Wednesday, September 10, 2014

Mindset List of the Obscure, by Tom McBride and Ron Nief

Perhaps you have been reading an old novel or watching an old movie or TV show, and some cultural reference passes you by without your getting it.  It happens.  Ron Nief and Tom McBride want to help out citizens of the 21st century by bringing to their attention some long-forgotten tidbits of life and culture.  In The Mindset List of the Obscure: 74 Famously Forgotten Icons from A to Z, Nief and McBride have selected a few dozen of those tidbits, bringing them back to life, and placing them in their history and context.

As a reader in my 40s, some of these were quite familiar, either through first-hand experience or second-hand awareness.  I actually made collect calls, listened to 45s on my sister's record player, enjoyed the smell of mimeographed worksheets at school, played with my father's slide rule (although I never figured out how to actually use it), and saw Liberace on TV (with rabbit ears).  But kids today, well, they don't know what all those things are.

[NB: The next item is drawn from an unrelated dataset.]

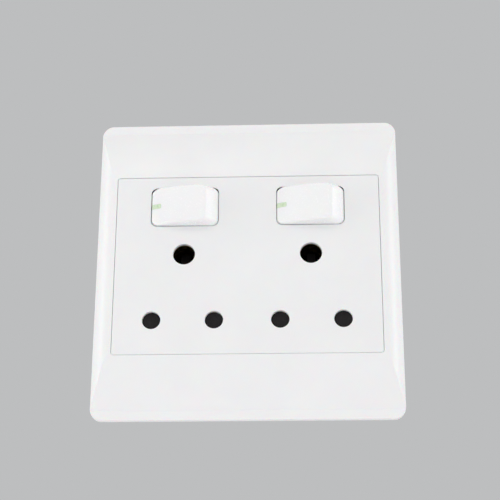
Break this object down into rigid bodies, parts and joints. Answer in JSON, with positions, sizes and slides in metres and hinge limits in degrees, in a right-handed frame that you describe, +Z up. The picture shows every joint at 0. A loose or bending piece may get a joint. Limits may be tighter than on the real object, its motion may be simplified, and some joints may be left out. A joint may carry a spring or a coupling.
{
  "type": "double switched wall socket",
  "caption": "White rectangular double wall socket with round three-pin outlets, a rocker switch above each, a clip-on ramped cover and a switched contact mechanism behind the wall.",
  "frame": {"origin": "on the wall plane, midway between the two fixing slots and at the centre of the insert", "axes": "+Z up the wall, +X to the right seen from the room, the face looks along -Y"},
  "size_m": [0.1254, 0.0457, 0.1304],
  "materials": {
    "cover_white": "satin-gloss white urea moulding",
    "face_white": "satin white urea moulding",
    "rocker_white": "gloss white moulding",
    "marker_green": "pale translucent green inlay",
    "housing_black": "black phenolic-look moulding",
    "deck_black": "black moulding",
    "shutter_black": "dark grey moulding",
    "plunger_nylon": "natural nylon",
    "brass": "bare pressed brass",
    "terminal_brass": "machined brass",
    "zinc_steel": "zinc-plated sheet steel",
    "screw_steel": "zinc-plated steel",
    "spring_steel": "spring wire"
  },
  "bodies": {
    "socket": {"cover_frame": "cover_white", "face_moulding": "face_white", "mounting_yoke": "zinc_steel", "rear_housing": "housing_black", "live_link": "brass", "neutral_link": "brass", "earth_link": "brass", "live_terminal": "terminal_brass", "neutral_terminal": "terminal_brass", "earth_terminal": "terminal_brass", "terminal_screws": "screw_steel", "assembly_screws": "screw_steel", "contact_cover_left": "deck_black", "live_contact_left": "brass", "neutral_contact_left": "brass", "earth_contact_left": "brass", "shutter_spring_left": "spring_steel", "contact_cover_right": "deck_black", "live_contact_right": "brass", "neutral_contact_right": "brass", "earth_contact_right": "brass", "shutter_spring_right": "spring_steel"},
    "left_rocker": {"rocker_left": "rocker_white", "rocker_marker_left": "marker_green", "plunger_spring_left": "spring_steel"},
    "left_plunger": {"plunger_left": "plunger_nylon"},
    "left_rocking_contact": {"rocking_contact_left": "brass"},
    "left_shutter": {"shutter_left": "shutter_black"},
    "right_rocker": {"rocker_right": "rocker_white", "rocker_marker_right": "marker_green", "plunger_spring_right": "spring_steel"},
    "right_plunger": {"plunger_right": "plunger_nylon"},
    "right_rocking_contact": {"rocking_contact_right": "brass"},
    "right_shutter": {"shutter_right": "shutter_black"}
  },
  "joints": [
    {"name": "left_rocker_hinge", "type": "hinge", "parent": "socket", "child": "left_rocker", "pos_m": [-0.0261, 0.0005, 0.02535], "axis": [0, 0, 1], "range_deg": [0, 27]},
    {"name": "left_plunger_slide", "type": "slide", "parent": "left_rocker", "child": "left_plunger", "axis": [-0.2334, -0.9724, 0], "range_m": [0, 0.003], "stiffness_N_per_m": 1500, "deforming": ["plunger_spring_left"]},
    {"name": "left_rocking_contact_hinge", "type": "hinge", "parent": "socket", "child": "left_rocking_contact", "pos_m": [-0.0261, 0.013, 0.02535], "axis": [0, 0, 1], "range_deg": [-16.2, 0]},
    {"name": "left_shutter_slide", "type": "slide", "parent": "socket", "child": "left_shutter", "axis": [0, 0, -1], "range_m": [0, 0.0081], "stiffness_N_per_m": 60, "springref_m": -0.003, "deforming": ["shutter_spring_left"]},
    {"name": "right_rocker_hinge", "type": "hinge", "parent": "socket", "child": "right_rocker", "pos_m": [0.0261, 0.0005, 0.02535], "axis": [0, 0, 1], "range_deg": [0, 27]},
    {"name": "right_plunger_slide", "type": "slide", "parent": "right_rocker", "child": "right_plunger", "axis": [-0.2334, -0.9724, 0], "range_m": [0, 0.003], "stiffness_N_per_m": 1500, "deforming": ["plunger_spring_right"]},
    {"name": "right_rocking_contact_hinge", "type": "hinge", "parent": "socket", "child": "right_rocking_contact", "pos_m": [0.0261, 0.013, 0.02535], "axis": [0, 0, 1], "range_deg": [-16.2, 0]},
    {"name": "right_shutter_slide", "type": "slide", "parent": "socket", "child": "right_shutter", "axis": [0, 0, -1], "range_m": [0, 0.0081], "stiffness_N_per_m": 60, "springref_m": -0.003, "deforming": ["shutter_spring_right"]}
  ],
  "couplings": [
    {"joint": "left_rocking_contact_hinge", "follows": "left_rocker_hinge", "ratio": -0.6},
    {"joint": "right_rocking_contact_hinge", "follows": "right_rocker_hinge", "ratio": -0.6}
  ]
}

Most of the items on McBride and Nief's list were from well before my time, although the names might ring a bell.   The alphabetical arrangement gives The Mindset List the feel of a reference book, and it certainly can be, but I think I would rather have seen the items listed chronologically or by type.  Plus, although the list is wide ranging, it is by no means comprehensive enough for this to be considered a go-to cultural reference work.  Ironically, just as the authors say World Book Encyclopedia has been rendered obsolete by online alternatives, so their book may be already obselete because of Wikipedia and the like. Still, it's fun to read about these relics of the past.


Thanks to NetGalley and the publisher for the complimentary electronic review copy!